В одном контексте могут встречаться одновременно семантический и стилистический парадоксы. Например: «Из угла в угол шагает швейцар, алчущий и жаждущий. На сытом рыле его написано корыстолюбие, в карманах позванивают плоды лихоимства» («Лист»). В этом отрывке сталкиваются семантически и стилистически противоположные языковые единицы. С одной стороны, БФ алчущий и жаждущий, т. е. ‘испытывающий голод и жажду’, а с другой, – словосочетание на сытом рыле его. В результате такого «столкновения» возникает семантический парадокс. Соединяются в данном контексте и лексико-фразеологические единицы разных стилей: книжного, высокого (алчущий и жаждущий; второе значение этого оборота – ‘стремящийся к духовным ценностям, ищущий смысл существования’; корыстолюбие, плоды лихоимства) и сниженного: разговорного {из угла в угол шагает; в карманах позванивают) и грубо-просторечного (на сытом рыле его), что создаёт стилистический парадокс.
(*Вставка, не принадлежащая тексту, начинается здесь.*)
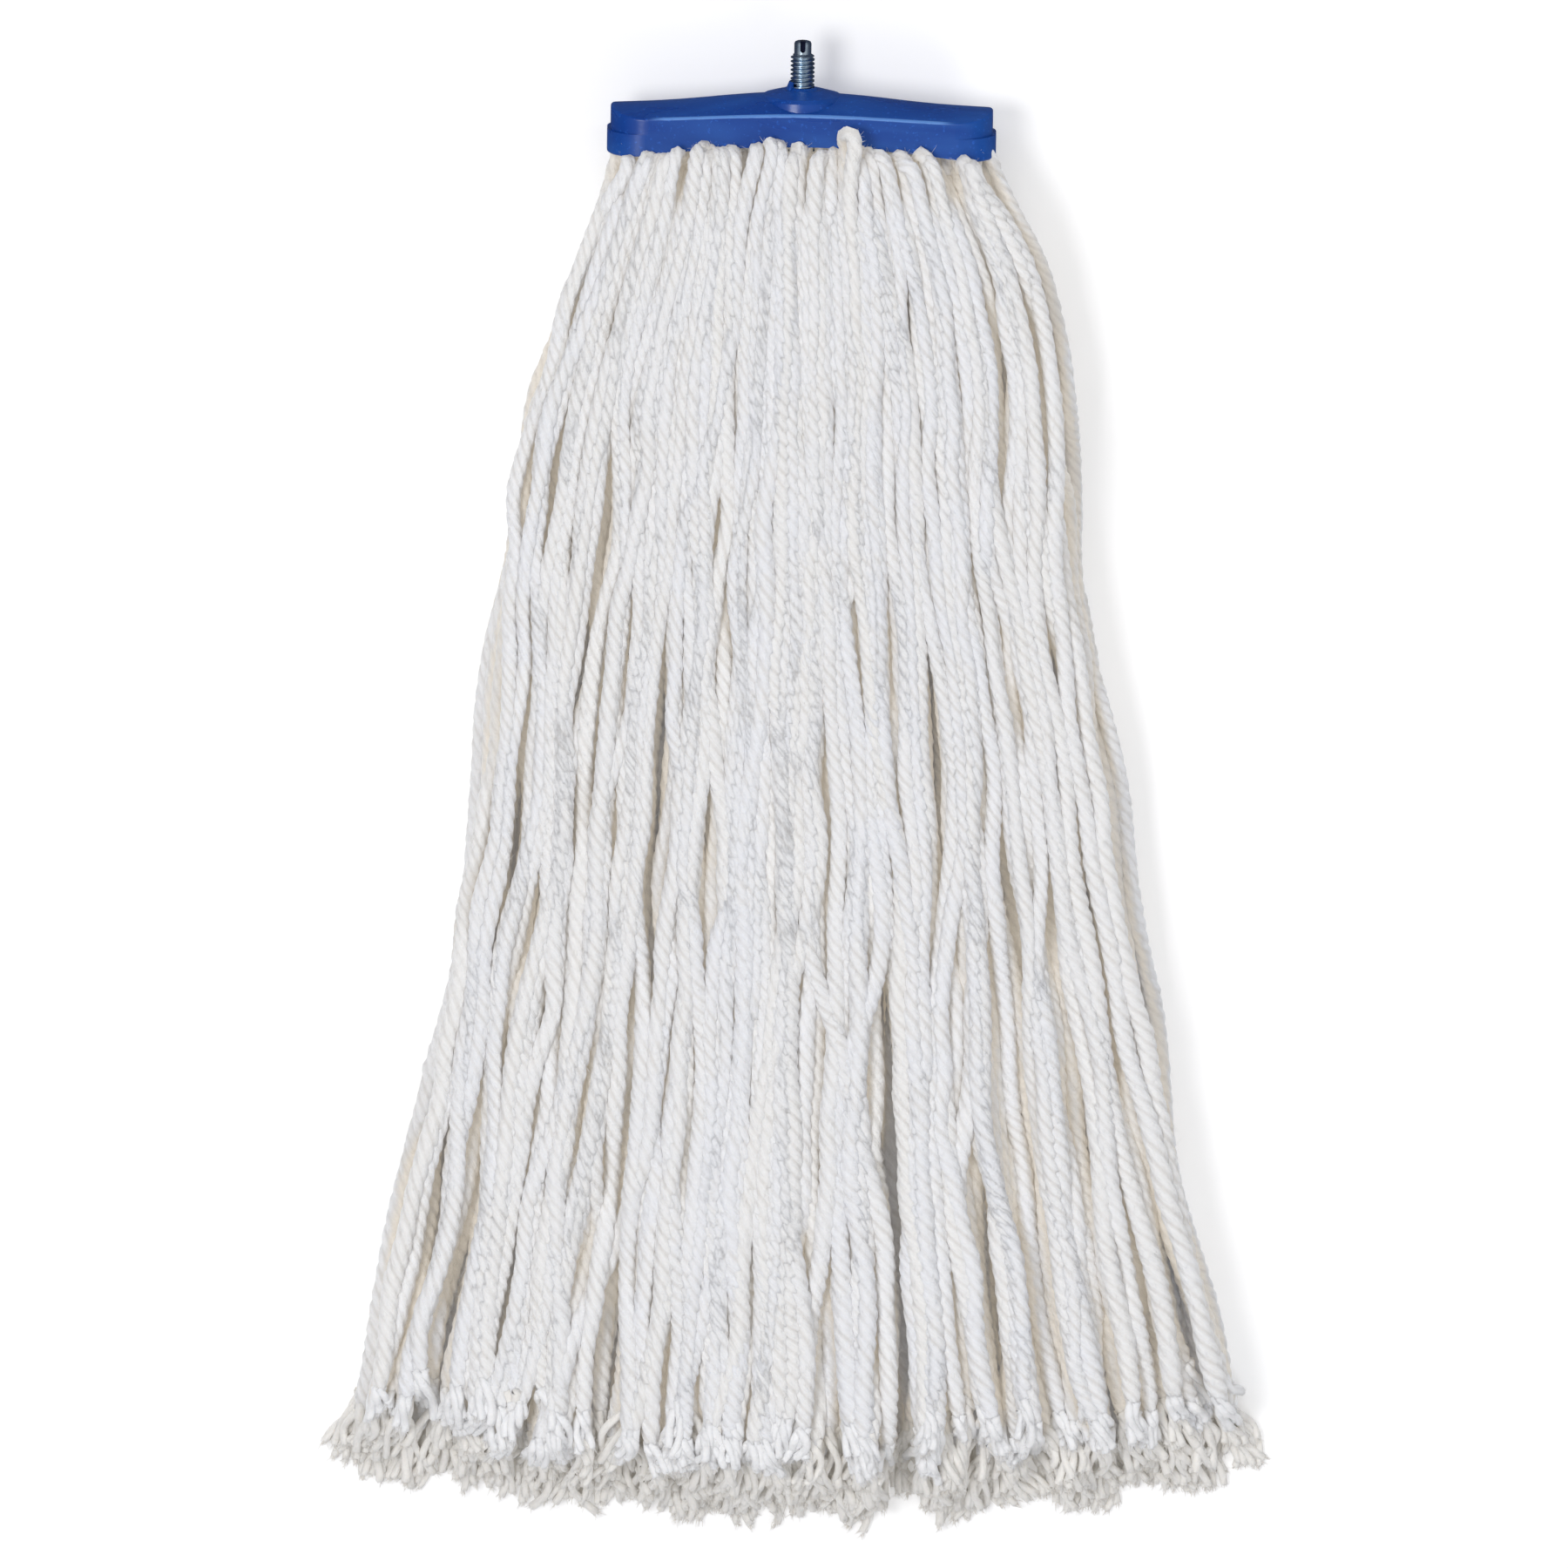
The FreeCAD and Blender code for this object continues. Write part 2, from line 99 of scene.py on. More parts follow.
# ---------------------------------------------------------------- the yarns' plan
RADIUS = 2.75
LAY = 22.0  # length of one turn of the four plies
PLY_RADIUS = 1.47
MOUTH_ROOF = 12.5  # half the depth of the channel's mouth inside its walls
RIM_LEVEL, RIM_RISE = -21.1, 4.4  # the rim's level at its ends, and how much it arches up

# outline of the fan: level in Y, then how far it reaches to the left and to the right
OUTLINE = np.array((
    (-12, 59, 59), (-29, 64, 65.9), (-52, 72.5, 78.9), (-64, 77, 82.8), (-87, 83.5, 88.0),
    (-110, 90.5, 90.5), (-156, 98, 94), (-203, 104.5, 104), (-249, 107.5, 112),
    (-295, 113.5, 120.5), (-341, 124, 128), (-388, 131.5, 138.5), (-446, 145, 149.5),
    (-490, 150.5, 153.5),
))  # fmt: skip

# lock, locks across, crowding to the middle, end level, share of its thickness in the mouth
LAYERS = (
    ("bottom_lock", 10, 0.90, -480.0, 0.70),
    ("lower_lock", 9, 0.70, -477.0, 0.62),
    ("upper_lock", 8, 0.66, -470.0, 0.62),
    ("top_lock", 11, 0.93, -459.0, 0.86),
)
ROWS = 2
PER_ROW = 4  # yarns of one lock in one row
SIDE_SHORTER = 16.0  # how much sooner the outermost yarns end
SPLAY = (19.0, 18.0, 16.0, 9.5)  # the plies come apart over this length, layer by layer
TOP = 3  # the layer that shows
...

С библейскими фразеологизмами, помимо их взаимодействия с контекстом, могут происходить и различные трансформации. Такие изменения БФ, как расширение или сокращение (редукция, усечение) компонентного состава фразеологизма, замена отдельных компонентов БФ, изменение его грамматического статуса, относятся к трансформации формы, что нередко сопровождается значительным изменением и семантики. Например, в рассказе «Лебединая песня»: «Зарыл я талант, опошлил и изломал свой язык, потерял образ и подобие», – общеупотребительная наречная форма по образу и подобию (кого, чьему создать, сотворить и т. п.) изменяется на именную форму. Одновременно меняется и значение оборота и появляется шутливая окраска. Если БФ по образу и подобию означает ‘чрезвычайно сходно с чем-либо, беря в пример кого-либо или что-либо’, то Чехов, употребляя трансформированный фразеологизм образ и подобие, имеет в виду приличный внешний вид.